New training method produces better marksmen
December 4, 2009
- Soldiers hone their marksmanship skills using outcome-based training and education at Fort Sill
FORT SILL, Okla. -- Sgt. Barry Crossman was in the zone, knocking down knee-high targets 250 and 300 meters away and bouncing shots off the torso-sized iron target 300 meters distant.
Out-shooting all but one of his 19 classmates in the 300-meter three target contest, he did so with the precision of someone well acquainted with rifle marksmanship.
Except, this Soldier from 3rd Battalion, 6th Air Defense Artillery, admitted to barely qualifying as a marksman throughout his nine-year career.
That changed when Crossman attended an outcome-based training and education, or OBTE, course recently.
Taught by noncommissioned officers from C Company, 434th Field Artillery Detachment, the class, built around assault rifle marksmanship, teaches fundamentals these mid-level NCOs have already learned, but it does it in a different manner, said Capt. Paul Santamaria, company commander.
"Instructors don't teach methods used at sniper school, they teach marksmanship in a relaxed environment where the outcome is stressed from beginning to end," he said.

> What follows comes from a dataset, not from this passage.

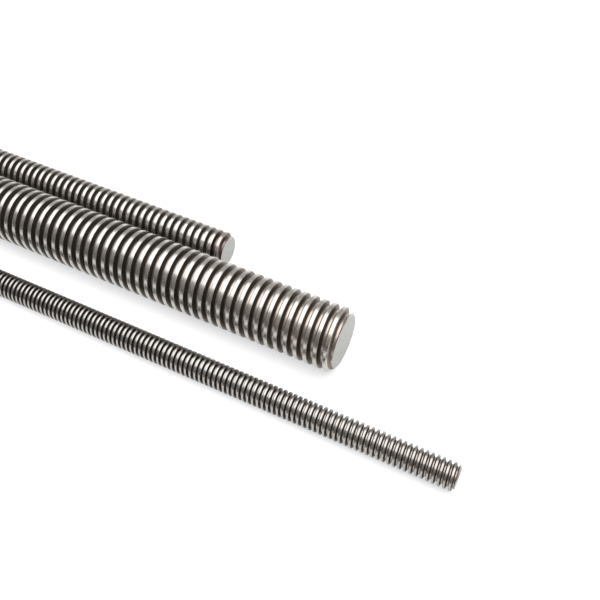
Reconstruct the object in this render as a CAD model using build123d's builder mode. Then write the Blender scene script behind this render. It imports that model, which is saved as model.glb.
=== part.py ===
from build123d import *
import math
import os

os.makedirs("parts", exist_ok=True)

# Three bare ACME lead screws lying side by side on z = 0, all along X.
# Millimetres. Sizes are ASME B1.5 general purpose ACME threads, right-hand.

INCH = 25.4
BAR_LENGTH = 12 * INCH            # one-foot stock length, threaded end to end

LARGE_D = 1.25 * INCH             # 1 1/4 - 5 ACME
LARGE_TPI = 5
MEDIUM_D = 0.75 * INCH            # 3/4 - 6 ACME
MEDIUM_TPI = 6
SMALL_D = 0.5 * INCH              # 1/2 - 10 ACME
SMALL_TPI = 10

FLANK_ANGLE = 14.5                # degrees, half of the 29 degree thread angle
CREST_FLAT = 0.3707               # crest flat as a fraction of the pitch
MINOR_ALLOWANCE = 0.020 * INCH    # taken off the minor diameter below d - P

LARGE_CHAMFER = 2.5               # 45 degree end chamfers
MEDIUM_CHAMFER = 1.9
SMALL_CHAMFER = 1.4

MEDIUM_GAP_Y = 31.4               # axis distance, large to medium, on the floor
SMALL_GAP_Y = 37.4                # axis distance, large to small, on the floor
MEDIUM_BACK_X = 80.7              # medium right end, short of the large right end
SMALL_AHEAD_X = 70.6              # small right end, past the large right end

# angle at the left end where each groove starts, about the screw axis
LARGE_START = 194.0
MEDIUM_START = 180.0
SMALL_START = 280.0

# the set is centred on the origin, with its lowest crest line on z = 0
X_SPAN = BAR_LENGTH + MEDIUM_BACK_X + SMALL_AHEAD_X
SMALL_LEFT = X_SPAN / 2 - BAR_LENGTH
LARGE_LEFT = SMALL_LEFT - SMALL_AHEAD_X
MEDIUM_LEFT = LARGE_LEFT - MEDIUM_BACK_X
LARGE_Y = ((SMALL_GAP_Y + SMALL_D / 2) - (MEDIUM_GAP_Y + MEDIUM_D / 2)) / 2
MEDIUM_Y = LARGE_Y + MEDIUM_GAP_Y
SMALL_Y = LARGE_Y - SMALL_GAP_Y


def thread_sizes(diameter, tpi):
    """Pitch, root radius, and half widths of the groove at its root and above the crest."""
    pitch = INCH / tpi
    root_radius = (diameter - pitch - MINOR_ALLOWANCE) / 2
    depth = diameter / 2 - root_radius
    slope = math.tan(math.radians(FLANK_ANGLE))
    half_root = (1 - CREST_FLAT) * pitch / 2 - depth * slope
    return pitch, root_radius, depth, half_root, slope


def quarter_arc(radius, quarter):
    """A quarter of the crest circle, bowed out by 2 microns, so the crest stays in quarter faces."""
    points = []
    for step, reach in ((0, 0), (45, 0.002), (90, 0)):
        angle = math.radians(90 * quarter + step)
        points.append(((radius + reach) * math.cos(angle), (radius + reach) * math.sin(angle)))
    return points


def screw_place(left, y, diameter, start):
    """Where a bar made along +Z goes: left end at `left`, along +X, turned to its groove start."""
    lying = Plane(origin=(left, y, diameter / 2), x_dir=(0, 1, 0), z_dir=(1, 0, 0))
    return lying.location * Rotation(0, 0, start)


OVER = 0.5                        # the groove tool stands this far out of the crest

# --- large screw -------------------------------------------------------------
L_PITCH, L_ROOT, L_DEPTH, L_HALF, SLOPE = thread_sizes(LARGE_D, LARGE_TPI)

with BuildPart() as large_groove:
    with BuildLine() as large_path:
        Helix(pitch=L_PITCH, height=L_PITCH, radius=L_ROOT)
    with BuildSketch(Plane.XZ) as large_profile:
        with BuildLine():
            Polyline(
                (L_ROOT, -L_HALF),
                (L_ROOT + L_DEPTH + OVER, -L_HALF - (L_DEPTH + OVER) * SLOPE),
                (L_ROOT + L_DEPTH + OVER, L_HALF + (L_DEPTH + OVER) * SLOPE),
                (L_ROOT, L_HALF),
                close=True,
            )
        make_face()
    sweep(path=large_path.line, is_frenet=True)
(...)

The OBTE approach and philosophy refined Soldier skills to develop important attributes, such as problem solving, confidence, accountability, judgment, initiative and self discipline.
Through a series of increasingly demanding exercises, Soldiers solve problems, use initiative and make decisions while being held accountable for their actions. With coaching by subject matter experts, the Soldiers develop self-discipline and self-motivation, both key attributes of adaptable combat Soldiers.
Several times instructors reminded students OBTE is a tool that could be adapted to other training situations. The lessons learned translate to any activity whether tossing a grenade, fighting with a bayonet or performing day-to-day activities at home or work.
However, focusing on marksmanship let instructors relate to Soldiers in an area they were familiar with and provide immediate feedback as the Soldiers gained proficiency with their weapons.
"I believe Soldiers would want to know more about something they carry with them 24 hours a day when they deploy," said Santamaria. "Rather than just knowing how to zero and qualify on their weapon, they would want to know the mechanics of trigger squeeze, certain steps to correct a malfunction and why to configure their gear to reach magazines easier.
"After all, in combat the outcome we're all seeking is to engage the enemy and take him out," he said.
Staff Sgt. Elias Cuellar is one of the instructor's Santamaria leans on to get the message out on OBTE. Like many NCOs, he has seen his share of combat and lost friends in firefights.
"I've been through a lot of training in my 16 years of service, and this is one of the best methods I've seen," Cuellar said. "This training puts Soldiers in realistic environment, and it gets into detail to make sure Soldiers know the information."
Day four of the five-day class found the Soldiers on the shooting range honing their rifle craft in individual and team exercises. Rather than just stand, kneel or lay like they would on a regular rifle range, they used various props or movements to represent aspects of a combat firefight.
In one exercise Soldiers fired six shots, but did more than pump lead into a target as they negotiated a little scenario. Crouching behind a barricade, Soldiers fired two rounds from one magazine then hustled to a second barricade where they quickly changed magazines and fired four more rounds at a different target.
Speed and accuracy were the desired outcome and one Soldier met this ideal completing the scenario in a mere 21 seconds.
Another exercise found Soldiers in teams of seven running a shooting relay, firing at targets 100 meters away. One team member was tasked to be an ammo runner who would cover about 25 meters to get the six-round clips then run back and distribute them. Ammo runners positioned their clips on the barricades so they could easily grab them then run back with minimal delay. Once back, team members received the ammo and locked and loaded one magazine before one Soldier could begin the relay.
Taking his turn in the relay, Crossman trotted up to the barrier, his rifle held at low ready. Though other teammates fired from the kneeling position, he lay prone with his body aligned to the targets.
"This is my most steady position and gave me the best chance to put steel on target," he said.
Following the relay's completion, Staff Sgt. Eric Gregory checked targets and determined the fastest team. But, rather than return to more firing, he held an after action review to discuss ideas of how to make the training more effective and meaningful to the eventual outcome - not firing on a stateside rifle range, but engaging an enemy in combat.
When teams were locked and loaded, instructors asked the Soldiers how they communicated their readiness. Some stood, others called out "ready," and while there was no right answer the instructors reminded the Soldiers to consider the combat environment and to think of communicating in more than one manner.
Staff Sgt. Xiomara Boley of 1st Battalion, 19th Field Artillery, started the week more familiar with personnel reports than her rifle. By the end of day 4, she was confident.
"I don't shoot a lot so it was a good feeling to do well today. I liked how the cadre helped me going over the techniques and fundamentals of shooting. In this instance, I saw how the wind move my weapon, but I just focused on the fundamentals, breathed in, exhaled then fired once I was steady," she said.